In the first trial, a California state jury awarded Loren Kransky $8.3 million but rejected his bid for punitive damages. The second trial, in state court in Illinois, found no liability against DePuy, which was allowed for the first time to put on evidence that the U.S. Food and Drug Administration had cleared the ASR device for sale.

The next cases that had been set to go before jurors in state courts have settled. Bergen County, N.J., Judge Brian Martinotti issued an October 8 order indicating that the first bellwether trial in that docket “has been resolved.” No settlement terms were disclosed; trial had been scheduled for October 21. Martinotti scheduled a case management conference for November 21.

In the Kransky case, which took place in Los Angeles County, Calif., Superior Court, DePuy was scheduled to file an opening brief before the state’s Second District Court of Appeals this month. That brief was put off until December. The case was part of the California state court consolidated litigation, pending before San Francisco County, Calif., Superior Court Judge Richard Kramer. On October 1, plaintiffs’ attorneys filed a notice that the next case scheduled for trial had settled. Terms of that deal were not disclosed. Trial in that case had been scheduled for October 15.

One of those plaintiffs’ attorneys, Brian Panish of Panish Shea & Boyle in Los Angeles, who represented Kransky, said the delay in the appeal was “just part of normal appellate process.” He said other cases are settling because DePuy “is afraid of a punitive damages award. Any hope of settlement will be dampened if a big punitive damage award is received.”

The next bellwether case in the California state litigation is scheduled for January in Los Angeles, he said.
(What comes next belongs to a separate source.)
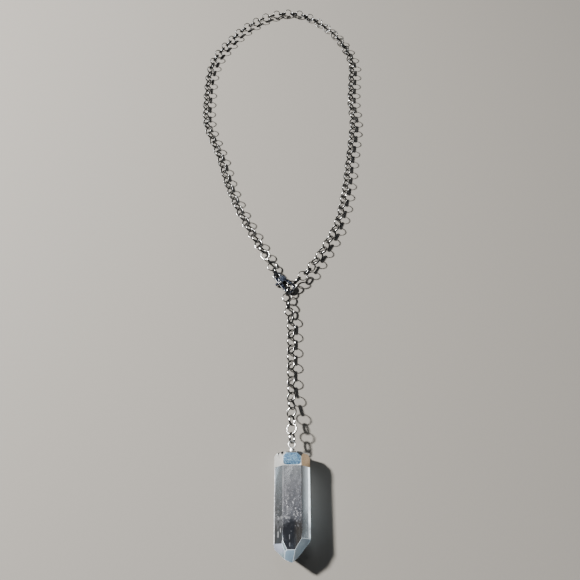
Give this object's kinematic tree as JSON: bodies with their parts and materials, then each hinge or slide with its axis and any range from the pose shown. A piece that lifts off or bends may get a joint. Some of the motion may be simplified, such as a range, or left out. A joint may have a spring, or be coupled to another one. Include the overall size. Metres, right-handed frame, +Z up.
{
  "type": "lariat necklace",
  "caption": "Round-link steel chain necklace closed by a lever clasp into a drop that holds a silver-capped crystal point, lying flat.",
  "frame": {"origin": "centre of the surface under the whole necklace as it lies", "axes": "+Y from the pendant's point up along the drop to the top of the neck loop, +Z up from the surface"},
  "size_m": [0.0964, 0.3428, 0.0136],
  "materials": {
    "chain_metal": "polished dark steel",
    "clasp_metal": "dark polished",
    "cap_metal": "silver, slightly uneven",
    "crystal": "natural clear and cloudy quartz"
  },
  "bodies": {
    "necklace": {"neck_chain": "chain_metal", "drop_chain": "chain_metal", "clasp_body": "clasp_metal", "clasp_pin": "clasp_metal", "pendant_cap": "cap_metal", "crystal": "crystal"},
    "lever": {"clasp_lever": "clasp_metal"}
  },
  "joints": [
    {"name": "lever_hinge", "type": "hinge", "parent": "necklace", "child": "lever", "pos_m": [0.00103, -0.04004, 0.00142], "axis": [0, 0, 1], "range_deg": [0, 14], "stiffness_Nm_per_rad": 0.002}
  ]
}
Meanwhile, in multidistrict litigation in Cleveland, Ohio, U.S. District Judge David Katz adjourned for 90 days a September 24 trial in the first bellwether case on the federal docket, saying that “scheduling of expert witnesses by both parties has become an extremely difficult task.” No new date has been scheduled. Ellen Relkin of Weitz & Luxenberg in New York, co-lead counsel for the plaintiffs’ steering committee in the MDL, did not respond to a request for comment.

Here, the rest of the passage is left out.